Are you saying that someone who feels they have been discriminated against shouldn't do anything about it if the organisation that they felt were discriminatory otherwise does good work? One of the reasons there is so much confusion about the law relating to trans people in the UK is that there is no case law. Laws like this are expected to be tested, that's how the legal system works. Surely the problem is how these cases are funded rather then someone acting perfectly legally in an attempt to assert their rights under the law?

VRR were not radicalised by this case. They have always been a radical feminist organisation with a strong ideological basis. They refer to sex workers as prostituted women for example, something which concerns me more given their client group then their policies on trans women.

Here in the UK, the 2010 Equality Act currently provides an explicit exception for women's refuges. I think that's a proportionate exception, and you don't have to agree with the decision necessarily, just respect the right of those running the refuges to make it.

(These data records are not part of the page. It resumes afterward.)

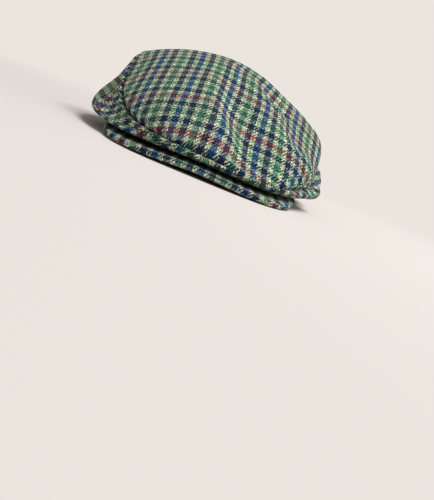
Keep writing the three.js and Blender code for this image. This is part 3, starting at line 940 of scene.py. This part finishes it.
class FlatCapPeak(bpy.types.Operator):
    """Builds the short stiff peak with its rolled edge"""

    bl_idname = "flat_cap.peak"
    bl_label = "Peak"

    def execute(self, context):
        angles = np.linspace(-PEAK_TIP_ANGLE, PEAK_TIP_ANGLE, PEAK_COLUMNS + 1)
        outline = RINGS[RIM]._replace(left=PEAK_LEFT, right=PEAK_RIGHT, front=PEAK_FRONT,
                                      widest=PEAK_WIDEST, square=PEAK_SQUARENESS)
        rim, edge = ring_points(RINGS[RIM], angles), ring_points(outline, angles)
        outwards = unit(edge - rim)
        start = rim + outwards * PEAK_GAP
        full = np.linalg.norm(edge - start, axis=-1)
        narrowing = 1 - np.abs(angles / (PEAK_TIP_ANGLE + PEAK_TIP_ROOM)) ** PEAK_TIP_TAPER
        depth = full * np.sqrt(narrowing)
        height = smooth_between(*zip(*PEAK_EDGE), np.abs(angles))
        height += PEAK_LIFT * smooth_step(angles, *PEAK_LIFT_SPAN)
        radius = PEAK_THICKNESS / 2
        flat_share = 1 - radius / depth
        lower, upper, low_cloth, high_cloth = [], [], [], []
        for i in range(PEAK_ROWS + 1):
            share = flat_share * i / PEAK_ROWS
            lift = height + PEAK_CROWNING * np.sin(np.pi * share)
            base = start + outwards * (share * depth)[:, None]
            lower.append(base * (1, 1, 0) + lift[:, None] * UP)
            upper.append(lower[-1] + UP * PEAK_THICKNESS)
            round_edge = 2 * (flat_share * depth - share * depth) + math.pi * radius
            high_cloth.append(base[:, :2])
            low_cloth.append(base[:, :2] + outwards[:, :2] * round_edge[:, None])
        turns = math.pi * np.arange(1, PEAK_ROUND_STEPS) / PEAK_ROUND_STEPS
        edge_points = [lower[-1] + outwards * radius * math.sin(turn) + UP * radius * (1 - math.cos(turn))
                       for turn in turns]
        edge_cloth = [high_cloth[-1] + outwards[:, :2] * radius * (math.pi - turn) for turn in turns]
        section = [*lower, *edge_points, *upper[::-1]]
        laid = [*low_cloth, *edge_cloth, *high_cloth[::-1]]
        swept_piece(context, "Peak", "peak", section, laid, PEAK_WARP_START, PEAK_WEFT_START)
        return {"FINISHED"}


# ------------------------ stage

class FlatCapStageSet(bpy.types.Operator):
    """Sets up the floor, the backdrop, the soft light and the camera"""

    bl_idname = "flat_cap.stage"
    bl_label = "Stage"

    def execute(self, context):
        stage = context.scene.flat_cap_stage
        self.backdrop(context, stage)
        self.floor(context, stage)
        self.lights(context, stage)
        self.camera(context, stage)
        context.scene.view_settings.view_transform = "Standard"
        return {"FINISHED"}

    def backdrop(self, context, stage):
        world = bpy.data.worlds.new("Backdrop")
        context.scene.world = world
        graph = Graph(world)
        seen = graph.add("ShaderNodeBackground", None, {"Color": (*stage.backdrop, 1.0), "Strength": 1.0})
        light = graph.add("ShaderNodeBackground", None, {
            "Color": (*stage.backdrop, 1.0), "Strength": stage.room_light})
        direct = graph.out(graph.add("ShaderNodeLightPath"), "Is Camera Ray")
        both = graph.add("ShaderNodeMixShader", None, {0: direct, 1: graph.out(light), 2: graph.out(seen)})
        graph.add("ShaderNodeOutputWorld", None, {"Surface": graph.out(both)})

    def floor(self, context, stage):
        material = bpy.data.materials.new("Seamless floor")
        graph = Graph(material)
        position = graph.out(graph.add("ShaderNodeNewGeometry"), "Position")
        length = graph.add("ShaderNodeVectorMath", {"operation": "LENGTH"}, {0: position})
        fade = graph.out(graph.add("ShaderNodeMapRange", {"interpolation_type": "SMOOTHSTEP"}, {
            "Value": graph.out(length, "Value"), "From Min": FADE_FROM, "From Max": FADE_TO}))
        black = (0.0, 0.0, 0.0, 1.0)
        shader = graph.add("ShaderNodeBsdfPrincipled", None, {
            "Base Color": graph.mix(fade, (*stage.floor, 1.0), black),
            "Emission Color": graph.mix(fade, black, (*stage.backdrop, 1.0)),
            "Emission Strength": 1.0, "Roughness": FLOOR_ROUGHNESS, "Specular IOR Level": 0.0})
        graph.add("ShaderNodeOutputMaterial", None, {"Surface": graph.out(shader)})
        angles = np.linspace(0, 2 * np.pi, FLOOR_SIDES + 1)[:-1]
        rim = np.stack([np.cos(angles), np.sin(angles), 0 * angles], axis=-1) * FLOOR_RADIUS
        mesh = bpy.data.meshes.new("Floor")
        mesh.from_pydata(rim.tolist(), [], [list(range(FLOOR_SIDES))])
        mesh.materials.append(material)
        floor = bpy.data.objects.new("Floor", mesh)
        floor.location.z = -FLOOR_DROP
        context.scene.collection.objects.link(floor)

    def lights(self, context, stage):
        for lamp, power in ((KEY_LAMP, stage.key_power), (FILL_LAMP, stage.fill_power)):
            data = bpy.data.lights.new(lamp.name, "AREA")
            data.size = lamp.size
            data.energy = power
            light = bpy.data.objects.new(lamp.name, data)
            light.location = lamp.place
            light.rotation_euler = (LAMP_AIM - Vector(lamp.place)).to_track_quat("-Z", "Y").to_euler()
            context.scene.collection.objects.link(light)

    def camera(self, context, stage):
        data = bpy.data.cameras.new("Camera")
        data.lens = stage.lens
        data.sensor_width = SENSOR_WIDTH
        data.clip_start = NEAREST_SEEN
        camera = bpy.data.objects.new("Camera", data)
        yaw, pitch, roll = stage.camera_yaw, stage.camera_pitch, stage.camera_roll
        forward = Vector((
            math.sin(yaw) * math.cos(pitch), math.cos(yaw) * math.cos(pitch), -math.sin(pitch)))
        right = forward.cross(Vector((0, 0, 1))).normalized()
        up = right.cross(forward)
        across = right * math.cos(roll) + up * math.sin(roll)
        above = up * math.cos(roll) - right * math.sin(roll)
        turn = Matrix((across, above, -forward)).transposed().to_4x4()
        place = Vector((HEAD_MIDDLE.x, HEAD_MIDDLE.y - stage.camera_distance, stage.camera_height))
        camera.matrix_world = Matrix.Translation(place) @ turn
        context.scene.collection.objects.link(camera)
        context.scene.camera = camera


# ------------------------ panel and registration

STEPS = (FlatCapTopPanel, FlatCapSidePanels, FlatCapPeak, FlatCapStageSet)


class FlatCapPanel(bpy.types.Panel):
    """Lists the steps of the cap"""

    bl_idname = "VIEW3D_PT_flat_cap"
    bl_label = "Flat Cap"
    bl_space_type = "VIEW_3D"
    bl_region_type = "UI"
    bl_category = "Flat Cap"

    def draw(self, context):
        for step in STEPS:
            self.layout.operator(step.bl_idname)


CLASSES = (FlatCapCloth, FlatCapStage, *STEPS, FlatCapPanel)


def register():
    for cls in CLASSES:
        bpy.utils.register_class(cls)
    bpy.types.Scene.flat_cap_cloth = PointerProperty(type=FlatCapCloth)
    bpy.types.Scene.flat_cap_stage = PointerProperty(type=FlatCapStage)


def unregister():
    del bpy.types.Scene.flat_cap_stage
    del bpy.types.Scene.flat_cap_cloth
    for cls in reversed(CLASSES):
        bpy.utils.unregister_class(cls)


def main():
    register()
    bpy.ops.flat_cap.top_panel()
    bpy.ops.flat_cap.side_panels()
    bpy.ops.flat_cap.peak()
    bpy.ops.flat_cap.stage()


if __name__ == "__main__":
    main()
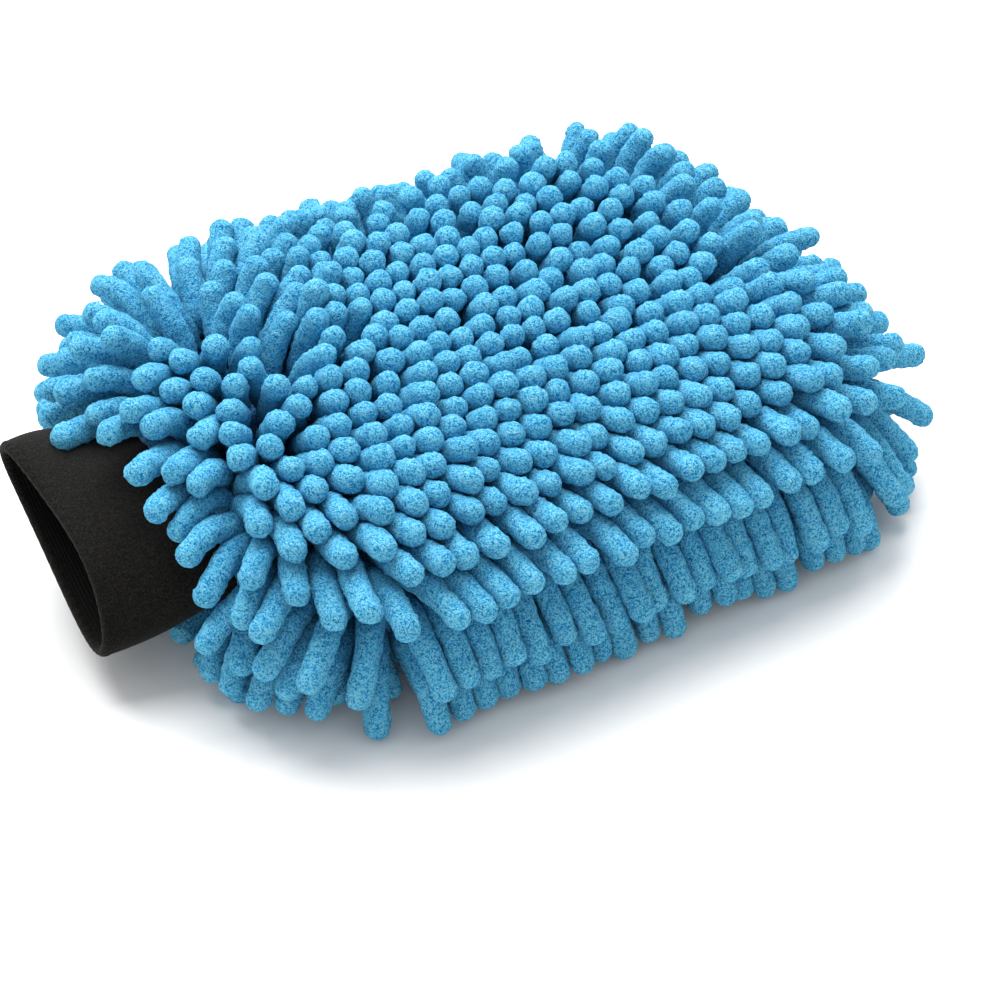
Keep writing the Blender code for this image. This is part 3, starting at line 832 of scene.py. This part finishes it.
def make_neck(backing):
    """The gathered end of the body, drawn in over the cuff's seam."""
    around = 240
    angle = np.arange(around) / around * 2 * math.pi
    rings = []
    for x, grow, pleat in ((8, 0.0, 0.3), (6, 0.2, 0.6), (4, 0.0, 0.9), (2, -0.7, 0.9),
                           (0.5, -1.5, 0.6), (0.5, -2.4, 0.4), (4, -2.0, 0.4), (8, -1.6, 0.2)):
        wave = pleat * np.cos(43 * angle + 1.5 * np.sin(2 * angle))
        wide = (48.6 + grow + wave) * MM
        high = (18.3 + grow + wave) * MM
        rings.append(np.stack([np.full(around, PIVOT_X + x * MM), wide * np.cos(angle),
                               SEAM_Z + high * np.sin(angle)], -1))
    verts = np.array(rings).reshape(-1, 3)
    quads = ring_quads(len(rings), around)[:, ::-1]
    item = quad_object("neck_gathers", verts, quads, backing)
    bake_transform(item)
    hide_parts("gathered_neck_seam")


# ---- stage, light and camera ----
def make_stage():
    m = Nodes("pale_floor")
    place = m.add("ShaderNodeTexCoord").outputs["Object"]
    grain = m.noise(place, 3.0, 3.0, 0.5)
    m.set(Base_Color=m.ramp(grain, [(0.3, (0.90, 0.90, 0.895)), (0.7, (0.93, 0.93, 0.925))]),
          Roughness=0.9, Specular_IOR_Level=0.2)
    size = 4.0
    corners = [(-size, -size, 0), (size, -size, 0), (size, size, 0), (-size, size, 0)]
    floor = quad_object("studio_floor", corners, [(0, 1, 2, 3)], m.material)


def aim(item, target):
    item.rotation_euler = (Vector(target) - item.location).to_track_quat("-Z", "Y").to_euler()


def make_light(name, place, size, power):
    light = bpy.data.lights.new(name, "AREA")
    light.shape = "DISK"
    light.size = size
    light.energy = power
    item = bpy.data.objects.new(name, light)
    item.location = place
    aim(item, (0.0, 0.0, 0.03))
    bpy.context.collection.objects.link(item)


def make_lights():
    world = bpy.data.worlds.new("studio")
    world.use_nodes = True
    sky = world.node_tree.nodes["Background"].inputs
    sky["Color"].default_value = (1.0, 1.0, 1.0, 1.0)
    sky["Strength"].default_value = 0.72
    bpy.context.scene.world = world
    make_light("key_light", (0.12, 0.60, 1.15), 1.5, 37.0)
    make_light("fill_light", (-0.9, -1.0, 0.8), 1.0, 1.0)


def make_camera():
    azimuth, elevation, distance = math.radians(-30.3), math.radians(36.0), 0.913
    middle = Vector((0.0, 0.0, 0.035))
    data = bpy.data.cameras.new("camera")
    data.lens = 103.0
    data.clip_start = 0.01
    camera = bpy.data.objects.new("camera", data)
    flat = math.cos(elevation)
    camera.location = middle + distance * Vector((math.sin(azimuth) * flat,
                                                  -math.cos(azimuth) * flat,
                                                  math.sin(elevation)))
    aim(camera, (0.0045, -0.0236, 0.0110))
    bpy.context.collection.objects.link(camera)
    bpy.context.scene.camera = camera


def main():
    pile = chenille_material()
    backing = knit_material("blue_backing_knit", (0.010, 0.095, 0.260), (0.060, 0.280, 0.560),
                            900.0)
    lining = knit_material("grey_lining_knit", (0.200, 0.206, 0.212), (0.330, 0.340, 0.350),
                           1000.0)
    knit = knit_material("black_cuff_knit", (0.0003, 0.0003, 0.0002), (0.0135, 0.0120, 0.0095),
                         1150.0, sheen=0.02, bump=0.30 * MM)
    inner_knit = knit_material("black_inner_knit", (0.0010, 0.0009, 0.0008),
                               (0.0080, 0.0072, 0.0066), 1700.0, sheen=0.02)
    thread = knit_material("blue_overlock_thread", (0.010, 0.070, 0.200), (0.040, 0.190, 0.420),
                           1400.0)
    make_pile(pile)
    make_panels(backing, lining, make_edge_seam(thread))
    make_neck(backing)
    make_cuff(knit, inner_knit)
    make_stage()
    make_lights()
    make_camera()
    bpy.context.scene.view_settings.view_transform = "Standard"


main()
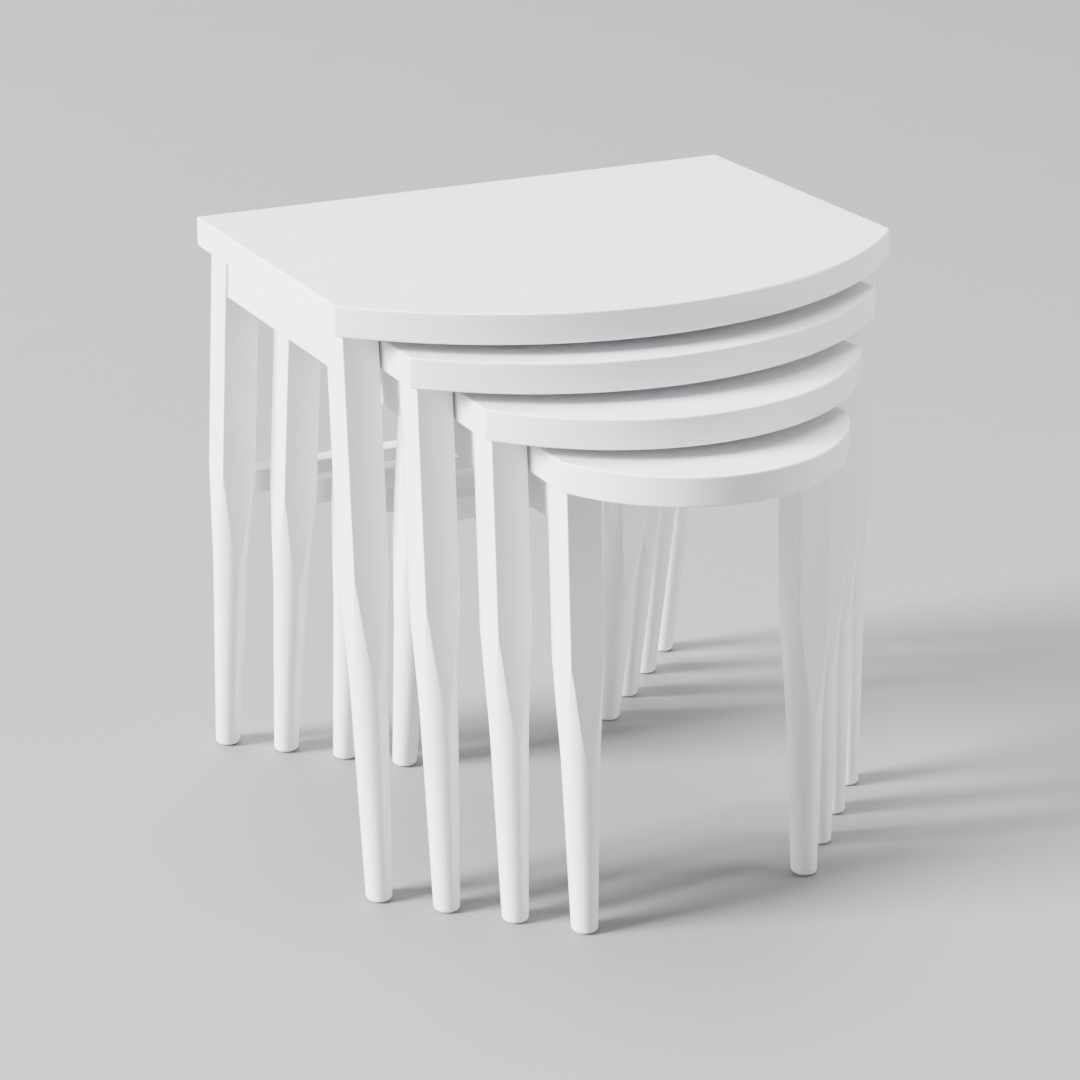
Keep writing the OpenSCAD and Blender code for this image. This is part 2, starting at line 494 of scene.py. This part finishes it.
class Skin:
    """A mesh under construction."""

    def __init__(self) -> None:
        """Starts an empty mesh."""
        self.mesh = bmesh.new()

    def loft(self, rings: Sequence[Ring], crisp_ends: bool = False) -> "Skin":
        """Joins rings of equal length with quads and closes both ends.

        Args:
            rings: the rings in order.
            crisp_ends: whether the two end faces meet the sides at a sharp edge.

        Returns:
            This skin.
        """
        rows = [[self.mesh.verts.new(point) for point in ring] for ring in rings]
        size = len(rows[0])
        for low, high in zip(rows, rows[1:]):
            for i in range(size):
                j = (i + 1) % size
                self.mesh.faces.new((low[i], low[j], high[j], high[i]))
        for cap in (self.mesh.faces.new(rows[0][::-1]), self.mesh.faces.new(rows[-1])):
            for edge in cap.edges:
                edge.smooth = not crisp_ends
        return self

    def turn(
        self, profile: Sequence[tuple[float, float]], around: int, groove: Groove | None = None
    ) -> "Skin":
        """Turns a profile about the z axis, like work on a lathe.

        Args:
            profile: radius and height of each point, from the bottom to the top.
            around: how many points a ring has.
            groove: gives what is taken off the radius at a height and an angle, where there is a thread.

        Returns:
            This skin.
        """
        rings = []
        for radius, height in profile:
            ring = []
            for i in range(around):
                angle = FULL * i / around
                r = radius - (groove(height, angle) if groove else 0.0)
                ring.append(Vector((r * math.cos(angle), r * math.sin(angle), height)))
            rings.append(ring)
        return self.loft(rings)

    def copies(self, places: Sequence[Vector]) -> "Skin":
        """Repeats what is here at each of several places, instead of at the origin.

        Args:
            places: where the copies go.

        Returns:
            This skin.
        """
        first = self.mesh.verts[:] + self.mesh.edges[:] + self.mesh.faces[:]
        for place in places[1:]:
            self.shift(bmesh.ops.duplicate(self.mesh, geom=first)["geom"], place)
        self.shift(first, places[0])
        return self

    def shift(self, parts: Sequence[object], by: Vector) -> None:
        """Moves some parts of the mesh.

        Args:
            parts: points, edges and faces, of which the points are moved.
            by: how far they move.
        """
        points = [part for part in parts if isinstance(part, bmesh.types.BMVert)]
        bmesh.ops.translate(self.mesh, verts=points, vec=by)

    def piece(self, name: str, sharp_over: float | None = None) -> bpy.types.Object:
        """Turns the skin into an object.

        Args:
            name: what the piece is called.
            sharp_over: edges that fold by more degrees than this are sharp; None keeps them as they are.

        Returns:
            The new object, smooth shaded.
        """
        bmesh.ops.recalc_face_normals(self.mesh, faces=self.mesh.faces[:])
        for face in self.mesh.faces:
            face.smooth = True
        data = bpy.data.meshes.new(name)
        self.mesh.to_mesh(data)
        self.mesh.free()
        if sharp_over is not None:
            data.set_sharp_from_angle(angle=math.radians(sharp_over))
        made = bpy.data.objects.new(name, data)
        bpy.context.scene.collection.objects.link(made)
        return made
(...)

No the Equality Act does not provide an explicit exception for refuges. It is likely that a refuge would fall under the scope of a proportionate and legitimate aim, depending on the nature of the discrimination, but it is not known for sure due to the reasons I gave above. In actual fact several VAWG organisations including Women's Aid want this clarified, which can only really be achieved by either additional legislation or someone bringing a case just like the one in Vancouver.
 
Also littlebabyjesus are you going to answer my question, do you think Posie Parker is transphobic?

You are very keen to endlessly philosophise and scrutinise the lives of trans people but you seem somewhat reluctant to your own opinions being under any scrutiny.
 
Jesus people are in a bad mood this morning...

The USSR, despite things going badly wrong, was the first country to allow women to divorce their husbands and the first country to provide safe legal abortions. It also provided free communal childcare. So your bet would be a daft one and you'd lose your dollar.

The Soviet Union, despite pointing to the achievements of sections of the newly formed Soviet intelligentsia as proof of their superiority, saw most women stuck in some of the lowest paid, lowest status and some of the most physically arduous labour, as well as social provisions being only theoretical depending on where you lived and who/what you were. The double burden of work outside the home and social reproduction inside of it was little different to other relatively industrialised and thoroughly patriarchal societies.
 
The Soviet Union, despite pointing to the achievements of sections of the newly formed Soviet intelligentsia as proof of their superiority, saw most women stuck in some of the lowest paid, lowest status and some of the most physically arduous labour, as well as social provisions being only theoretical depending on where you lived and who/what you were. The double burden of work outside the home and social reproduction inside of it was little different to other relatively industrialised and thoroughly patriarchal societies.

I did say things went badly wrong, didn't I? But you can't deny the initial achievements of the revolution.